There seemed to be no cruising taxis, and, anway, the traffic would have turned my journey back to the Meurice into a hundred Euro half-hour. I crossed the Champs-Elysées and hopped on the metro. In my 2021 “memoir of Travel and Obsession,” ALL ABROAD, I describe riding the metro when I was eight. The subway had first- and second-class cars back then, and everywhere there were signs insisting riders give up their seats to “les mutilés de la guerre” (literally, “to those  mutilated in war.”  Those signs are long gone, as are two classes; within minutes I was at the Tuileries subway station, a short stroll from the Meurice.  
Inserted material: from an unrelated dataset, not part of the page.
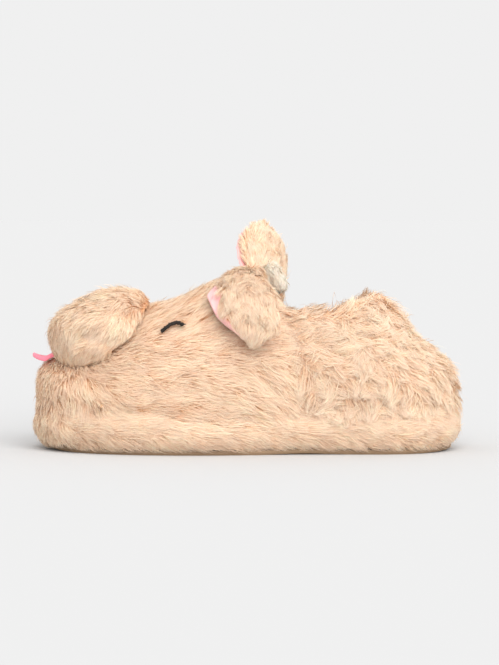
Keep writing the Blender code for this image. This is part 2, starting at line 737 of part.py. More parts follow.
def muzzle_body(name, grow=0.0, look=None):
    """The whole muzzle as a closed body, before it is cut to sit on the toe."""
    around, levels = 22, 12
    verts = [muzzle_point(0, 0, grow)]
    for j in range(1, levels):
        for i in range(around):
            verts.append(muzzle_point(2 * math.pi * (i + 0.5) / around, math.pi * j / levels, grow))
    verts.append(muzzle_point(0, math.pi, grow))
    last = len(verts) - 1
    faces = []
    for i in range(around):
        after = (i + 1) % around
        faces.append([0, 1 + i, 1 + after])
        faces.append([last, last - around + after, last - around + i])
        for j in range(levels - 2):
            low, high = 1 + j * around, 1 + (j + 1) * around
            faces.append([low + i, low + after, high + after, high + i])
    return new_object(name, verts, faces, look)


def make_muzzle():
    """The stuffed muzzle, seated on the toe and slotted for the tongue."""
    muzzle = muzzle_body("muzzle", look=FUR)
    combine(muzzle, outer_dome("toe_seat", GAP), "DIFFERENCE")
    combine(muzzle, tongue_body("tongue_slot", GAP), "DIFFERENCE")
    draw = random.Random(LOCK_SEED)
    roots = []
    for ring in MUZZLE_RINGS:
        for i in range(ring.count):
            turn = 2 * math.pi * (i + draw.uniform(0, LOCK_SWING)) / ring.count
            roots.append(muzzle_point(turn, math.pi * ring.level))
    return fuse_locks(muzzle, roots, muzzle_heading, muzzle_clear, MUZZLE_LOCK)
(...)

This was my first time staying at the Meurice, and I was taken up to a gorgeous, newly renovated room on the fifth floor overlooking an interior courtyard. Everything sparkled. The bathroom was massive, all grey-veined white marble.  The lobby of the Meurice was alive with guests having lunch, and after writing my name in the ice of a Phillipe Starck sculpture, strolled back to the Rue St. Honoré. I sat at a sidewalk restaurant and ordered a Salade Niçoise. As I munched, I recognized a beautiful woman strolling by – actress Kate Walsh, presumably pausing between takes of filming the third season of Netflix’s enormously vacuous, yet enormously adorable “Emily in Paris.” I told her I loved her work. She grinned, said “merci” and marched on. Short of time, I strolled to the Museum of Jewish Art and Culture, and then to the Bourse, Paris’ old stock exchange, now a magnificent art museum with architecture so gorgeous you could weep, and the Pinault collection of art so schlocky, you could weep again. 


In mid-June, itsdoesn’t think of getting dark in Paris until 10:30pm. I strolled past picnickers on the Tuileries lawns to the Louvre. I wanted to eat outdoors and found the perfect table at the Café Marly which sits on the terrace of the Louvre overlooking I. M. Pei’s fabulous pyramid. I recall the fury and furor the design of the pyramid caused when its proposed installation was announced forty years ago. Yet four decades later it is as much a Parisian landmark as the Eiffel Tower, whose construction in 1887-1889 caused similar fury and furor. But it’s that fury and furor – and passion and beaty - are what makes Paris so uniquely magnificent.  


Sadly, I could not stay more than 18 hours in the city. Café au lait was delivered to my room at 6:15AM the next morning, and at 7AM a Meurice Mercedes whizzed me to Charles de Gaulle Airport, and the United 9:45AM flight to Newark. As we rushed along empty boulevards, I heard Bogart promising Bergman that “we’ll always have Paris.”